Wednesday, March 08, 2006

(55) Pancho Sanza (plus Spanish and the selection of a horse)

V
On the evening of March 11th 1990 I dined with Grandmasters Glenn Flear and Juan Bellon at the Regency Hotel in Bahrain. Bellon is Spanish and I began chatting with him about Cervantes’ classic novel Don Quixote.

"Do you remember the name of Don Quixote’s horse?", he asked me.

I struggled to recall it. "Rosci... ?"

"Roscinante!", he completed it for me. Then he asked if I remembered the name of his assistant.

Flear replied "Pancho Sanza, or something like that."

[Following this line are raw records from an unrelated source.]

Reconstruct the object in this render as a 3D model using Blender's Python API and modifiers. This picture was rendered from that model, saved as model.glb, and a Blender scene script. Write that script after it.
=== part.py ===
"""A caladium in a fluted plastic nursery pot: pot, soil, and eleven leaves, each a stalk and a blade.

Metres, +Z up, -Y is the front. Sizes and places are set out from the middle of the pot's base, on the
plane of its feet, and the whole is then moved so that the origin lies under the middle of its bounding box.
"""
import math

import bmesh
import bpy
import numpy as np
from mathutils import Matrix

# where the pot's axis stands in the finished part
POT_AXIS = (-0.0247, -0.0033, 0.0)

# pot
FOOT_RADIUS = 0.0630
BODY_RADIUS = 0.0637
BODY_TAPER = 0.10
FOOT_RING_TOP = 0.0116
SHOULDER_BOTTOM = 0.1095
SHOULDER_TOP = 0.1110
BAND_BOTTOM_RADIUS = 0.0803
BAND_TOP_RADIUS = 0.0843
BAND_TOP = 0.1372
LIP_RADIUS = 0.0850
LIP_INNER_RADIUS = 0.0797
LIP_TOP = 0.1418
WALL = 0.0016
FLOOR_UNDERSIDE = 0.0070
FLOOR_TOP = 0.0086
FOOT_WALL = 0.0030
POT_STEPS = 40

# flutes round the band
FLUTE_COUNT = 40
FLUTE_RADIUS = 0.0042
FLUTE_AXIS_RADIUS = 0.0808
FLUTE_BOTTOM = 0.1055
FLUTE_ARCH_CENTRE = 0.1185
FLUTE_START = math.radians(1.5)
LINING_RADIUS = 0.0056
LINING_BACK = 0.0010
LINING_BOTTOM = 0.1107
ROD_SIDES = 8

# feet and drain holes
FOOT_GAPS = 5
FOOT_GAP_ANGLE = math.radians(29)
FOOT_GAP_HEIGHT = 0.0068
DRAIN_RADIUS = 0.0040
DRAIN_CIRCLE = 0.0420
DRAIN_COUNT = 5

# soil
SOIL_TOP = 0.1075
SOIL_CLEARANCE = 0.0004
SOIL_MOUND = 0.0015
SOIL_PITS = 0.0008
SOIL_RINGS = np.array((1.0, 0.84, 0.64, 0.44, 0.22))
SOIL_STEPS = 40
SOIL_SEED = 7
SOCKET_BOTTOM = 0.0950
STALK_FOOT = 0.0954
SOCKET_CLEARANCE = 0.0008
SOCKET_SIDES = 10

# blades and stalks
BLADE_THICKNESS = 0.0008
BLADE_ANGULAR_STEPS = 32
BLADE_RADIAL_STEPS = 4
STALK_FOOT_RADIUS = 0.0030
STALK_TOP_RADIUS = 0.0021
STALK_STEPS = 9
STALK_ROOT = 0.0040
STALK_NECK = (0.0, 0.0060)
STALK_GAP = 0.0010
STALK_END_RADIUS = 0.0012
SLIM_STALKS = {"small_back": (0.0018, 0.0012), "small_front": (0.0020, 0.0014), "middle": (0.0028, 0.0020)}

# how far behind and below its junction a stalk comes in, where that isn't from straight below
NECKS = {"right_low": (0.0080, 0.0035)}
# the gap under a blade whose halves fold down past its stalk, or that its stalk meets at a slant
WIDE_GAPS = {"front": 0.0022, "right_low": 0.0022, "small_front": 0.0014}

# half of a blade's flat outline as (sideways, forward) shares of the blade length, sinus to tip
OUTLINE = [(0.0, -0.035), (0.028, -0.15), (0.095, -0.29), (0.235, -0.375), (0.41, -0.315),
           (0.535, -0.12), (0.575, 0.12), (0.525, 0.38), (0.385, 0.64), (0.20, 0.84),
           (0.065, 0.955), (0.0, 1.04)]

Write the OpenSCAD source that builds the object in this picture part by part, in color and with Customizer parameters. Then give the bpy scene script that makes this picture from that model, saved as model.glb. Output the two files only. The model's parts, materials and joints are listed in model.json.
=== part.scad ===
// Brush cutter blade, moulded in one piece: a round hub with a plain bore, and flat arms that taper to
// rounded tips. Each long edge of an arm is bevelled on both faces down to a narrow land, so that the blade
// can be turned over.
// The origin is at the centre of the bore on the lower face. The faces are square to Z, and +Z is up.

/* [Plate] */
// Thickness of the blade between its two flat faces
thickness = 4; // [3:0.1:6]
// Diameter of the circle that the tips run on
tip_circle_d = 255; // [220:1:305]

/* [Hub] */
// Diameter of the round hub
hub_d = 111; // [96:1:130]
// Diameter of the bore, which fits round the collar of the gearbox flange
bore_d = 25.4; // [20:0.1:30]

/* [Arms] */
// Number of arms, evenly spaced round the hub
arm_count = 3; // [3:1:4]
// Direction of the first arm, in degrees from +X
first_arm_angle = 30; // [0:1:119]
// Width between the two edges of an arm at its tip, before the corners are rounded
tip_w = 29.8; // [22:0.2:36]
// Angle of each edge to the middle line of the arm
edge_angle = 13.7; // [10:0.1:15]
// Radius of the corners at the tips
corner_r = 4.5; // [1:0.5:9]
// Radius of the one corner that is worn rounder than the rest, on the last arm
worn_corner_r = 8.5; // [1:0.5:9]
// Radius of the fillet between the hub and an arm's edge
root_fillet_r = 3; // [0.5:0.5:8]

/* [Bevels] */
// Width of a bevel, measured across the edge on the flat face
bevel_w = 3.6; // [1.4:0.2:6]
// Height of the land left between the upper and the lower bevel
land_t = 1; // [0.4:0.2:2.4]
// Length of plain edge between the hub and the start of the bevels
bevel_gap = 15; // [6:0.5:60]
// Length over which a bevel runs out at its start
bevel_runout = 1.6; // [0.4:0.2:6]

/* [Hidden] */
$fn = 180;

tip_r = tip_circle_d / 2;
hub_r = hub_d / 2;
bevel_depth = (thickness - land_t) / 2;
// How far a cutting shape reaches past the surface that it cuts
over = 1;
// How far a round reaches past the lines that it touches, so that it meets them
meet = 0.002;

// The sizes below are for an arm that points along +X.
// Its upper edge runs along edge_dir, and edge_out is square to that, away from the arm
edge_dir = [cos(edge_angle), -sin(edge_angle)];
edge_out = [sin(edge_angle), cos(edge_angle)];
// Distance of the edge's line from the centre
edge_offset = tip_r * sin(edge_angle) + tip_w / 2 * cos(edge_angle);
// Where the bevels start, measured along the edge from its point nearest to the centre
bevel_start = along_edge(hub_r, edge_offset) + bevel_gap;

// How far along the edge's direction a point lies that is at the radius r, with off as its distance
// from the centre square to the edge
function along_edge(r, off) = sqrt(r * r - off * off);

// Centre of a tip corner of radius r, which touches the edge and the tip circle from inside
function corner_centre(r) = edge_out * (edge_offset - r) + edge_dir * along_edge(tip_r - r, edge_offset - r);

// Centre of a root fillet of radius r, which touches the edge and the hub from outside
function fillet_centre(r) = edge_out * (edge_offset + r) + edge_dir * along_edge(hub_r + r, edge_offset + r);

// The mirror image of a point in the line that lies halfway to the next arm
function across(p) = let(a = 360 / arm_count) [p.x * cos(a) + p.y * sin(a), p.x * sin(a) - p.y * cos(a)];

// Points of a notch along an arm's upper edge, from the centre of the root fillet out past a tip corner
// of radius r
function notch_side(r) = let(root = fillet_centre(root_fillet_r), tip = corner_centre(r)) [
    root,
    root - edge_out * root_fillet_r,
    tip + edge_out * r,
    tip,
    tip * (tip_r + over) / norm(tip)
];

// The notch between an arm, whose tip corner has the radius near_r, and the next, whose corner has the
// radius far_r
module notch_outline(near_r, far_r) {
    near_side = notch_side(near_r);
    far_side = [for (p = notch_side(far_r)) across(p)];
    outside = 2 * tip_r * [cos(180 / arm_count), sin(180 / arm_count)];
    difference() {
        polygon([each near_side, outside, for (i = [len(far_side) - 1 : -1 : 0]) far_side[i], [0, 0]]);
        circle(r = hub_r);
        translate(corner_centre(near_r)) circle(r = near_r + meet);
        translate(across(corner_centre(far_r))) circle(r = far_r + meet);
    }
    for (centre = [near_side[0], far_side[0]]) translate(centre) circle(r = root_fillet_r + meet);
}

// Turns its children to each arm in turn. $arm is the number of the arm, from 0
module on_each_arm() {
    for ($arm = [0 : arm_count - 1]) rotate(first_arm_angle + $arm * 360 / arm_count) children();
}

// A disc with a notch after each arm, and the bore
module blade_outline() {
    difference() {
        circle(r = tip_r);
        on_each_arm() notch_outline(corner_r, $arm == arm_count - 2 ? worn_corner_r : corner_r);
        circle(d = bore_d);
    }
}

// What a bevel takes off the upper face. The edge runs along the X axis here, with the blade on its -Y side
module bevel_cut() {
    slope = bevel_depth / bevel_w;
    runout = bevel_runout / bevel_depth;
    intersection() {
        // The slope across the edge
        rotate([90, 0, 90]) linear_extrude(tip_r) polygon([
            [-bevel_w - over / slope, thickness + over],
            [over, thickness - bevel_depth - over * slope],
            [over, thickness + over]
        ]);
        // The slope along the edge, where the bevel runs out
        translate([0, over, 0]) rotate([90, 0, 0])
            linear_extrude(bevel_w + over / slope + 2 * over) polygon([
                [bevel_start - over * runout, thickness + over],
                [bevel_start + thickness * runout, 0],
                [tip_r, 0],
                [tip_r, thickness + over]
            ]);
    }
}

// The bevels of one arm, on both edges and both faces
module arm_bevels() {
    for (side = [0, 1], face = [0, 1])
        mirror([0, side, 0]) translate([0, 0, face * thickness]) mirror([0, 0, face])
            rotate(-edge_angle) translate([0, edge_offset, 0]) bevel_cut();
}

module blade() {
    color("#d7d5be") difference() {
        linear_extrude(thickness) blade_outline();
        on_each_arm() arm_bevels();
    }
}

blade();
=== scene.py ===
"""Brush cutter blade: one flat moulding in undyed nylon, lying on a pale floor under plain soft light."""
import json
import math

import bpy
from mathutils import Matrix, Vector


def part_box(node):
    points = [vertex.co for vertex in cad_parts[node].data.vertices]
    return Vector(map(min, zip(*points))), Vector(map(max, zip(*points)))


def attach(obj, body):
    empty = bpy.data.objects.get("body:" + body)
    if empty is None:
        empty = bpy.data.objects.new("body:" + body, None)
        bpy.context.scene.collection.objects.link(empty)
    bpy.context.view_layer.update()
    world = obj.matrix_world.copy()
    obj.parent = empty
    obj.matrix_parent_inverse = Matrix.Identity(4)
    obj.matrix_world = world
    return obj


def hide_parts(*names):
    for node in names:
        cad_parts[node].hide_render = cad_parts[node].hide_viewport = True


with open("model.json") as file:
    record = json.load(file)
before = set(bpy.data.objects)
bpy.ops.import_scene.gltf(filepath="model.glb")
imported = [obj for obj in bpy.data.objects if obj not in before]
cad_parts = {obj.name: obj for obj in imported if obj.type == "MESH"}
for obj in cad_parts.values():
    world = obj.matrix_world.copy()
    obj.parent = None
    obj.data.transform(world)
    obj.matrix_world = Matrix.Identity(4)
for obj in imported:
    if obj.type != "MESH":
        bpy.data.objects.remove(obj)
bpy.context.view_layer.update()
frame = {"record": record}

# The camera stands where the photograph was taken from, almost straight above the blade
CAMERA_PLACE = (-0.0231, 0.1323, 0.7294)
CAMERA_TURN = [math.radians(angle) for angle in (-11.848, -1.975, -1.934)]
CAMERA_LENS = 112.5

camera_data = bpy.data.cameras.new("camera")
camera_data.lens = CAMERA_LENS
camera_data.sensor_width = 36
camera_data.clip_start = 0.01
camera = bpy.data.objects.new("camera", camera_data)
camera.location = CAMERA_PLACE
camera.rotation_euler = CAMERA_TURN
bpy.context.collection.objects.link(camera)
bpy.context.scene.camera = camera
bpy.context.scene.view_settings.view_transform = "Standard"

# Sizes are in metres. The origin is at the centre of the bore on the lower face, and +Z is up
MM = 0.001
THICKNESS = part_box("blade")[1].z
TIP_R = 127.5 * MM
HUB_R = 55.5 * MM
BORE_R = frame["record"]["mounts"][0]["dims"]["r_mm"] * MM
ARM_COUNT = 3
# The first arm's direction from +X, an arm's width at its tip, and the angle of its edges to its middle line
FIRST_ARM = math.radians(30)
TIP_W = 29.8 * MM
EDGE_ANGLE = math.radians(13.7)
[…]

I laughed and said "No. Sancho Panza."

At 5:30 a.m. on March 13th 1990 I tuned in at a scene from a film showing on the hotel’s video channel. A man and a woman had been taken prisoner by some Spanish-speaking bandits. The girl was challenging the bandit leader to a horse race, saying that if she were to win then she and her companion ought to be let free.
The leader responds by ordering (in Spanish) one of his men to select a horse for the girl. She then proceeds to win the race.
In the next scene she and her companion are alone together and she asks him what he is doing with his life. He responds that he is a knight making his way through life.

"Let me be your Don Quixote", he says.
She replies "And I will be your Pancho Sanza."

He then tells her that the name of Don Quixote’s squire was actually Sancho Panza. All the same, she goes on to take the name of Pancho, pronouncing it "Poncho", throughout the rest of the film.

I subsequently discovered that the film was Pancho Barnes, and had not been broadcast on the hotel’s video channel prior to that.